[AIM] Write the material out again, line by line, exactly as it is.

- - - -

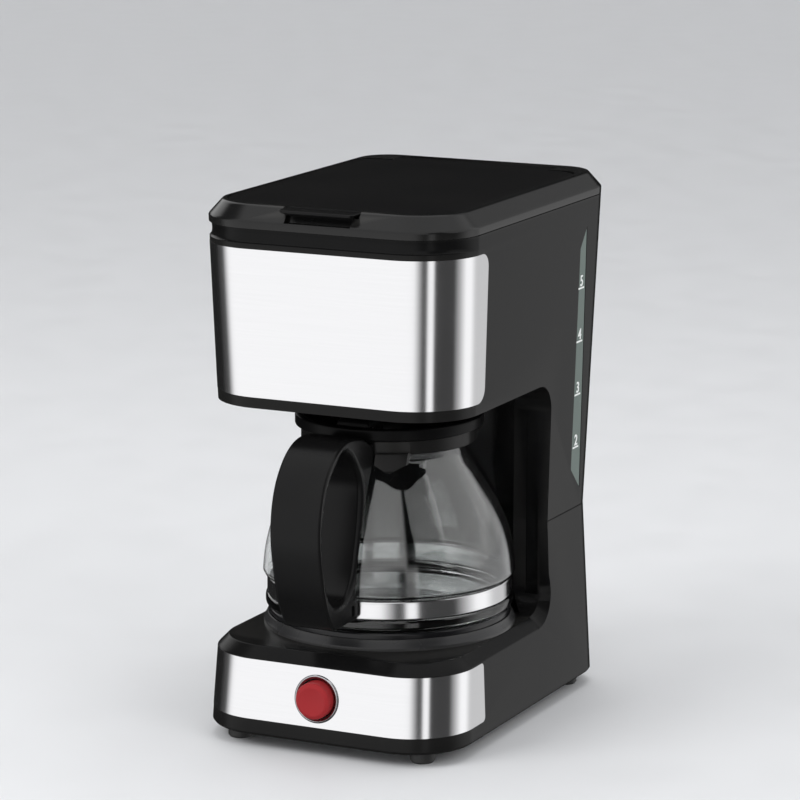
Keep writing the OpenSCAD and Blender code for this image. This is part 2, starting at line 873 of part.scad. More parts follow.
module hose(p) {
    n = len(p) - 1;
    longer = concat(
        [p[0] - unit(p[1] - p[0])],
        [for (i = [1:1:n - 1]) p[i]],
        [p[n] + unit(p[n] - p[n - 1])]
    );
    difference() {
        pipe_run(p, hose_bend, hose_r);
        pipe_run(longer, hose_bend, hose_bore_r + 0.02);
    }
}

module inlet_hose() color("#c8c4bc") hose([
    [hose_x, stub_y, heater_low - 0.2], [hose_x, stub_y, hose_low_z],
    [hose_x, outlet_y, hose_low_z], [hose_x, outlet_y, valve_low_z - 0.2]
]);

module riser_hose() color("#c8c4bc") hose([
    [-hose_x, stub_y, heater_low - 0.2], [-hose_x, stub_y, hose_low_z],
    [-hose_x, riser_y, hose_low_z], [-hose_x, riser_y, riser_top]
]);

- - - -

[RESULT OF THIS TASK]
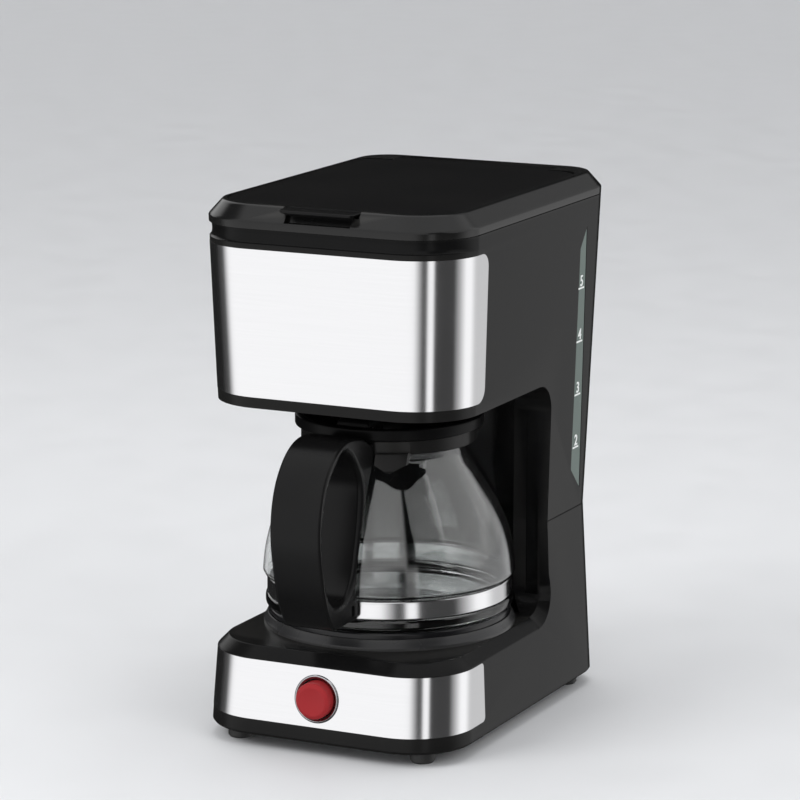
Keep writing the OpenSCAD and Blender code for this image. This is part 2, starting at line 873 of part.scad. More parts follow.
module hose(p) {
    n = len(p) - 1;
    longer = concat(
        [p[0] - unit(p[1] - p[0])],
        [for (i = [1:1:n - 1]) p[i]],
        [p[n] + unit(p[n] - p[n - 1])]
    );
    difference() {
        pipe_run(p, hose_bend, hose_r);
        pipe_run(longer, hose_bend, hose_bore_r + 0.02);
    }
}

module inlet_hose() color("#c8c4bc") hose([
    [hose_x, stub_y, heater_low - 0.2], [hose_x, stub_y, hose_low_z],
    [hose_x, outlet_y, hose_low_z], [hose_x, outlet_y, valve_low_z - 0.2]
]);

module riser_hose() color("#c8c4bc") hose([
    [-hose_x, stub_y, heater_low - 0.2], [-hose_x, stub_y, hose_low_z],
    [-hose_x, riser_y, hose_low_z], [-hose_x, riser_y, riser_top]
]);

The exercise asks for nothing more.